Precisamente un batallón de uno de esos regimientos suizos, el llamado de Reding, de guarnición fija en Málaga, formaba parte del cuerpo de ejército del general Teodoro Reding, quien había nacido en Suiza pero servía desde los 13 años en el ejército español. Fue él quien llevó el peso de la batalla de Bailén, el 17 de julio de 1808, la única victoria de un ejército regular a las órdenes de un general español en batalla campal, pues la fuerza de la resistencia española estaba en la guerrilla –«la úlcera española», decía Napoleón, que perdió 300.000 hombres en España-.

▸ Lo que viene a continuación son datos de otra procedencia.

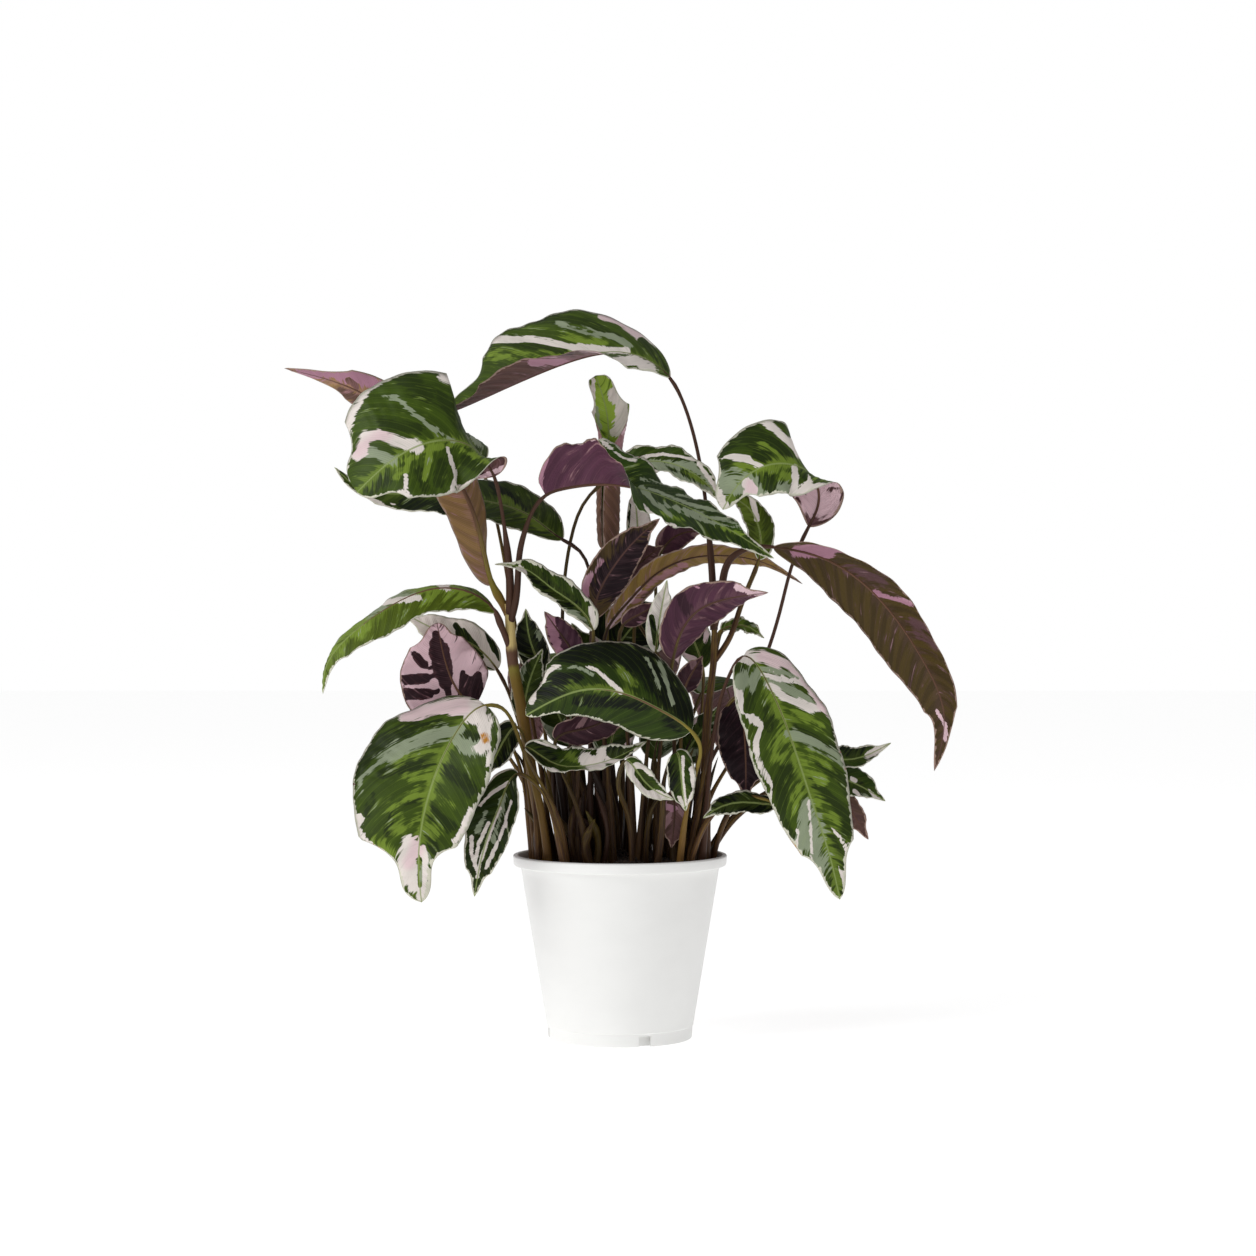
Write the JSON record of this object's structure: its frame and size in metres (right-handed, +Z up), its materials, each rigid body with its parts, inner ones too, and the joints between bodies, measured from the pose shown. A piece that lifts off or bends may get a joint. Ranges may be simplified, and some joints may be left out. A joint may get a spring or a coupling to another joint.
{
  "type": "potted white fusion calathea",
  "caption": "Bushy potted foliage plant with long-stalked leaves splashed green and white above and purple below, growing from soil in a round white nursery pot.",
  "frame": {"origin": "centre of the pot's base, on the surface that it stands on", "axes": "+Z up, -Y towards the front of the plant, +X to the right seen from the front"},
  "size_m": [0.4663, 0.2554, 0.5122],
  "materials": {
    "pot_plastic": "white injection-moulded plastic, satin",
    "soil": "dark moist potting soil, matte",
    "leafy_stem": "stem and the leaves that share it: green and white above, purple below, satin",
    "leaf_green": "green blade with white margins and feathered stripes, purple below, satin",
    "leaf_pale": "mostly white and sage blade, satin",
    "leaf_olive": "olive underside, satin",
    "leaf_purple": "purple underside with pink patches, satin",
    "leaf_scroll": "young leaf still rolled, tan outside and yellow-green inside"
  },
  "bodies": {
    "root": {"leaf_brown_back": "leaf_purple", "leaf_centre": "leaf_green", "leaf_centre_back": "leaf_green", "leaf_cupped": "leaf_green", "leaf_dark_back": "leaf_green", "leaf_dark_centre": "leaf_green", "leaf_dark_spear": "leaf_green", "leaf_far_right_high": "leaf_green", "leaf_far_right_low": "leaf_green", "leaf_far_right_under": "leaf_purple", "leaf_front_curl": "leaf_green", "leaf_front_droop": "leaf_purple", "leaf_front_tip": "leaf_green", "leaf_knot": "leaf_purple", "leaf_left_blotched": "leaf_green", "leaf_left_low": "leaf_green", "leaf_left_mid": "leaf_green", "leaf_left_shade": "leaf_green", "leaf_left_small": "leaf_green", "leaf_left_turned": "leaf_purple", "leaf_olive": "leaf_olive", "leaf_pale_curl": "leaf_pale", "leaf_pink_back": "leaf_purple", "leaf_purple": "leaf_purple", "leaf_rear_centre": "leaf_green", "leaf_rear_high_left": "leaf_green", "leaf_rear_left": "leaf_green", "leaf_rear_low_left": "leaf_green", "leaf_rear_low_right": "leaf_green", "leaf_rear_right": "leaf_green", "leaf_right_face": "leaf_green", "leaf_right_front": "leaf_green", "leaf_right_low": "leaf_green", "leaf_right_shade": "leaf_purple", "leaf_rolled_dark": "leaf_purple", "leaf_scroll": "leaf_scroll", "leaf_shade_1": "leaf_purple", "leaf_shade_2": "leaf_green", "leaf_shade_3": "leaf_purple", "leaf_shade_4": "leaf_green", "leaf_shade_5": "leaf_purple", "leaf_shade_6": "leaf_green", "leaf_shade_7": "leaf_purple", "leaf_under_hero": "leaf_purple", "leaf_violet_back": "leaf_purple", "leaf_white_centre": "leaf_pale", "leaf_white_spear": "leaf_pale", "pot": "pot_plastic", "soil": "soil", "stem_left": "leafy_stem", "stem_right": "leafy_stem"}
  },
  "joints": []
}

No podemos analizar aquí la compleja batalla de Bailén, pero uno de los factores de la derrota francesa es que sus mejores tropas eran seis batallones suizos, más de 3.000 hombres. Pero cuando estos soldados de élite distinguieron frente a ellos al regimiento de Reding, invocaron sus Capitulaciones, entre las que había un precepto esencial: «Suizo no combate contra suizo». De esta manera un solo batallón español anuló a seis batallones franceses, pues todos se cruzaron de brazos y permanecieron como observadores de la batalla.

Napoleón había leído con extrema atención El Príncipe de Maquiavelo, e incluso lo había anotado profusamente. Y a la máxima con la que empezábamos este artículo, «Las repúblicas y príncipes que se apoyan sobre ejércitos mercenarios no experimentan más que reveses», había añadido el siguiente comentario: «Contad con ello». Bailén le dio la razón.